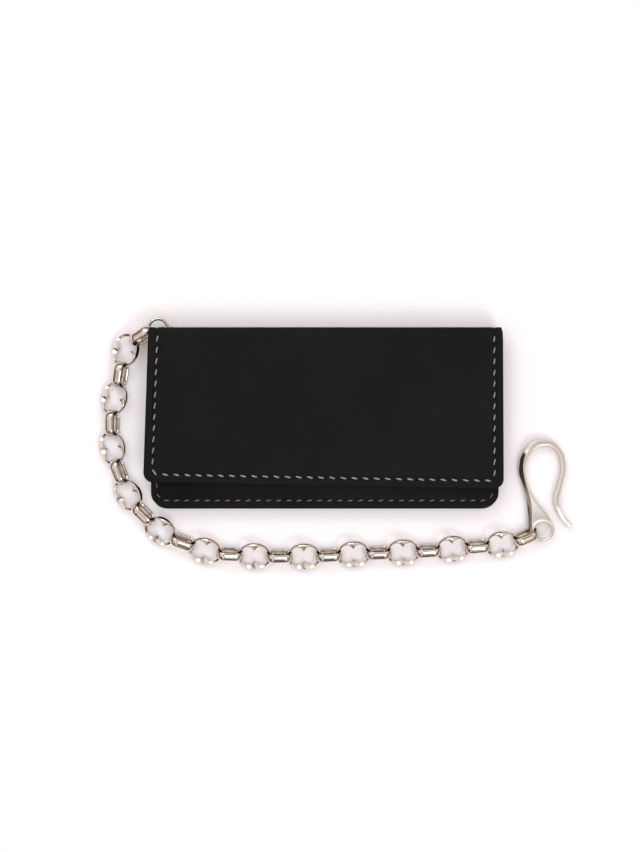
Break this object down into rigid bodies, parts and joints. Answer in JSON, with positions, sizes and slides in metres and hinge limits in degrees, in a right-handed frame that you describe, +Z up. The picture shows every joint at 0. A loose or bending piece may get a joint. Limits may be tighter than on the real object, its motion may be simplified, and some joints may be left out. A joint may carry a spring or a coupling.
{
  "type": "chain wallet",
  "caption": "Long folding leather wallet with a flap, a zipped coin pocket and card slots, and a silver link chain that ends in an open belt hook.",
  "frame": {"origin": "middle of the wallet's back face, on the surface it lies on", "axes": "+X along the fold towards the hook, +Y from the mouth to the fold, +Z up through the closed wallet"},
  "size_m": [0.2588, 0.1377, 0.0201],
  "materials": {
    "black_leather": "smooth matte black saddle leather",
    "lining_leather": "thin black lining leather",
    "seam_thread": "waxed grey twisted thread",
    "zip_tape": "black woven zip tape",
    "zip_metal": "nickel-plated cast zip metal",
    "eyelet_nickel": "nickel-plated rolled sheet",
    "polished_silver": "polished silver, slightly warm"
  },
  "bodies": {
    "wallet_body": {"cover_back": "black_leather", "bill_gusset": "lining_leather", "coin_pocket_back": "lining_leather", "coin_gusset": "lining_leather", "body_front_panel": "black_leather", "zip_facing": "black_leather", "zip_tape_upper": "zip_tape", "zip_tape_lower": "zip_tape", "zip_teeth_upper": "zip_metal", "zip_teeth_lower": "zip_metal", "zip_stops": "zip_metal", "body_seam_thread": "seam_thread"},
    "spine": {"cover_spine": "black_leather", "spine_eyelet": "eyelet_nickel", "eyelet_washer": "eyelet_nickel"},
    "flap": {"cover_flap": "black_leather", "flap_lining": "lining_leather", "card_slot_1": "lining_leather", "card_slot_2": "lining_leather", "card_slot_3": "lining_leather", "card_slot_4": "lining_leather", "card_slot_5": "lining_leather", "card_slot_6": "lining_leather", "flap_seam_thread": "seam_thread"},
    "zip_slider": {"zip_slider": "zip_metal"},
    "zip_pull": {"zip_pull": "zip_metal"},
    "ring": {"wallet_ring": "polished_silver"},
    "band_link_01": {"band_link_01": "polished_silver"},
    "flat_link_01": {"flat_link_01": "polished_silver"},
    "band_link_02": {"band_link_02": "polished_silver"},
    "flat_link_02": {"flat_link_02": "polished_silver"},
    "band_link_03": {"band_link_03": "polished_silver"},
    "flat_link_03": {"flat_link_03": "polished_silver"},
    "band_link_04": {"band_link_04": "polished_silver"},
    "flat_link_04": {"flat_link_04": "polished_silver"},
    "band_link_05": {"band_link_05": "polished_silver"},
    "flat_link_05": {"flat_link_05": "polished_silver"},
    "band_link_06": {"band_link_06": "polished_silver"},
    "flat_link_06": {"flat_link_06": "polished_silver"},
    "band_link_07": {"band_link_07": "polished_silver"},
    "flat_link_07": {"flat_link_07": "polished_silver"},
    "band_link_08": {"band_link_08": "polished_silver"},
    "flat_link_08": {"flat_link_08": "polished_silver"},
    "band_link_09": {"band_link_09": "polished_silver"},
    "flat_link_09": {"flat_link_09": "polished_silver"},
    "band_link_10": {"band_link_10": "polished_silver"},
    "flat_link_10": {"flat_link_10": "polished_silver"},
    "band_link_11": {"band_link_11": "polished_silver"},
    "flat_link_11": {"flat_link_11": "polished_silver"},
    "band_link_12": {"band_link_12": "polished_silver"},
    "flat_link_12": {"flat_link_12": "polished_silver"},
    "band_link_13": {"band_link_13": "polished_silver"},
    "belt_hook": {"belt_hook": "polished_silver"}
  },
  "joints": [
    {"name": "spine_fold", "type": "hinge", "parent": "wallet_body", "child": "spine", "pos_m": [0, 0.04825, 0.001], "axis": [-1, 0, 0], "range_deg": [0, 90]},
    {"name": "flap_fold", "type": "hinge", "parent": "spine", "child": "flap", "pos_m": [0, 0.04825, 0.019], "axis": [-1, 0, 0], "range_deg": [0, 90]},
    {"name": "zip_travel", "type": "slide", "parent": "wallet_body", "child": "zip_slider", "axis": [-1, 0, 0], "range_m": [0, 0.128]},
    {"name": "pull_lift", "type": "hinge", "parent": "zip_slider", "child": "zip_pull", "pos_m": [0.0648, 0.024, 0.01295], "axis": [0, 1, 0], "range_deg": [0, 5]},
    {"name": "ring_swing", "type": "hinge", "parent": "spine", "child": "ring", "pos_m": [-0.0904, 0.04825, 0.01], "axis": [1, 0, 0], "range_deg": [-20, 20]},
    {"name": "ring_slip", "type": "hinge", "parent": "ring", "child": "band_link_01", "pos_m": [-0.0904, 0.0491, 0.01], "axis": [0, 0, 1], "range_deg": [-25, 1]},
    {"name": "bend_01", "type": "hinge", "parent": "band_link_01", "child": "flat_link_01", "pos_m": [-0.10149, 0.04383, 0.0078], "axis": [0.3555, -0.8798, 0.3155], "range_deg": [-15, 6]},
    {"name": "turn_01", "type": "hinge", "parent": "flat_link_01", "child": "band_link_02", "pos_m": [-0.10929, 0.03399, 0.00601], "axis": [-0.3301, 0.0908, 0.9396], "range_deg": [-30, 2]},
    {"name": "bend_02", "type": "hinge", "parent": "band_link_02", "child": "flat_link_02", "pos_m": [-0.11209, 0.02143, 0.00485], "axis": [-0.9129, 0.2341, -0.3343], "range_deg": [-8, 15]},
    {"name": "turn_02", "type": "hinge", "parent": "flat_link_02", "child": "band_link_03", "pos_m": [-0.11555, 0.00777, 0.00486], "axis": [0.3314, -0.0847, -0.9397], "range_deg": [-2, 30]},
    {"name": "bend_03", "type": "hinge", "parent": "band_link_03", "child": "flat_link_03", "pos_m": [-0.11617, -0.00518, 0.00485], "axis": [0.939, -0.0454, 0.3408], "range_deg": [-15, 15]},
    {"name": "turn_03", "type": "hinge", "parent": "flat_link_03", "child": "band_link_04", "pos_m": [-0.11507, -0.0191, 0.00524], "axis": [-0.3493, -0.0016, 0.937], "range_deg": [-30, 3]},
    {"name": "bend_04", "type": "hinge", "parent": "band_link_04", "child": "flat_link_04", "pos_m": [-0.11135, -0.03141, 0.00485], "axis": [-0.9045, -0.2624, -0.3362], "range_deg": [-15, 15]},
    {"name": "turn_04", "type": "hinge", "parent": "flat_link_04", "child": "band_link_05", "pos_m": [-0.10547, -0.04402, 0.00529], "axis": [0.3304, 0.1217, -0.9359], "range_deg": [-3, 30]},
    {"name": "bend_05", "type": "hinge", "parent": "band_link_05", "child": "flat_link_05", "pos_m": [-0.09721, -0.0538, 0.00485], "axis": [0.7274, 0.5994, 0.3339], "range_deg": [-15, 15]},
    {"name": "turn_05", "type": "hinge", "parent": "flat_link_05", "child": "band_link_06", "pos_m": [-0.08665, -0.06276, 0.00531], "axis": [-0.2525, -0.2492, 0.935], "range_deg": [-30, 3]},
    {"name": "bend_06", "type": "hinge", "parent": "band_link_06", "child": "flat_link_06", "pos_m": [-0.07506, -0.06816, 0.00485], "axis": [-0.4087, -0.8497, -0.3332], "range_deg": [-15, 15]},
    {"name": "turn_06", "type": "hinge", "parent": "flat_link_06", "child": "band_link_07", "pos_m": [-0.06181, -0.07258, 0.00524], "axis": [0.1352, 0.3221, -0.937], "range_deg": [-3, 30]},
    {"name": "bend_07", "type": "hinge", "parent": "band_link_07", "child": "flat_link_07", "pos_m": [-0.04903, -0.07397, 0.00485], "axis": [0.1123, 0.9351, 0.3361], "range_deg": [-15, 15]},
    {"name": "turn_07", "type": "hinge", "parent": "flat_link_07", "child": "band_link_08", "pos_m": [-0.03499, -0.0747, 0.00509], "axis": [-0.0338, -0.3427, 0.9389], "range_deg": [-30, 3]},
    {"name": "bend_08", "type": "hinge", "parent": "band_link_08", "child": "flat_link_08", "pos_m": [-0.02201, -0.07495, 0.00485], "axis": [-0.0245, -0.9397, -0.3411], "range_deg": [-15, 15]},
    {"name": "turn_08", "type": "hinge", "parent": "flat_link_08", "child": "band_link_09", "pos_m": [-0.00792, -0.07478, 0.00499], "axis": [0.005, 0.3428, -0.9394], "range_deg": [-3, 30]},
    {"name": "bend_09", "type": "hinge", "parent": "band_link_09", "child": "flat_link_09", "pos_m": [0.00506, -0.07426, 0.00485], "axis": [-0.0338, 0.9392, 0.3417], "range_deg": [-15, 15]},
    {"name": "turn_09", "type": "hinge", "parent": "flat_link_09", "child": "band_link_10", "pos_m": [0.01914, -0.07352, 0.00491], "axis": [0.0139, -0.3419, 0.9396], "range_deg": [-30, 3]},
    {"name": "bend_10", "type": "hinge", "parent": "band_link_10", "child": "flat_link_10", "pos_m": [0.03213, -0.07308, 0.00485], "axis": [0.0303, -0.9392, -0.342], "range_deg": [-15, 15]},
    {"name": "turn_10", "type": "hinge", "parent": "flat_link_10", "child": "band_link_11", "pos_m": [0.04622, -0.07261, 0.00485], "axis": [-0.0112, 0.3418, -0.9397], "range_deg": [-3, 30]},
    {"name": "bend_11", "type": "hinge", "parent": "band_link_11", "child": "flat_link_11", "pos_m": [0.05919, -0.07176, 0.00485], "axis": [-0.0608, 0.9377, 0.342], "range_deg": [-15, 15]},
    {"name": "turn_11", "type": "hinge", "parent": "flat_link_11", "child": "band_link_12", "pos_m": [0.07322, -0.07046, 0.00495], "axis": [0.025, -0.3415, 0.9395], "range_deg": [-30, 3]},
    {"name": "bend_12", "type": "hinge", "parent": "band_link_12", "child": "flat_link_12", "pos_m": [0.08618, -0.06938, 0.00485], "axis": [0.0748, -0.9367, -0.3419], "range_deg": [-15, 15]},
    {"name": "turn_12", "type": "hinge", "parent": "flat_link_12", "child": "band_link_13", "pos_m": [0.10019, -0.06785, 0.00496], "axis": [-0.0302, 0.3411, -0.9395], "range_deg": [-3, 30]},
    {"name": "bend_13", "type": "hinge", "parent": "band_link_13", "child": "belt_hook", "pos_m": [0.11229, -0.06332, 0.00485], "axis": [-0.327, 0.882, 0.3392], "range_deg": [-15, 15]}
  ],
  "couplings": [
    {"joint": "flap_fold", "follows": "spine_fold", "ratio": 1}
  ]
}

---------------

WHAT IS NEEDED
Look through the data above. Find each line with the string "that" and copy it.

EXERCISE SOLUTION
Break this object down into rigid bodies, parts and joints. Answer in JSON, with positions, sizes and slides in metres and hinge limits in degrees, in a right-handed frame that you describe, +Z up. The picture shows every joint at 0. A loose or bending piece may get a joint. Limits may be tighter than on the real object, its motion may be simplified, and some joints may be left out. A joint may carry a spring or a coupling.
  "caption": "Long folding leather wallet with a flap, a zipped coin pocket and card slots, and a silver link chain that ends in an open belt hook.",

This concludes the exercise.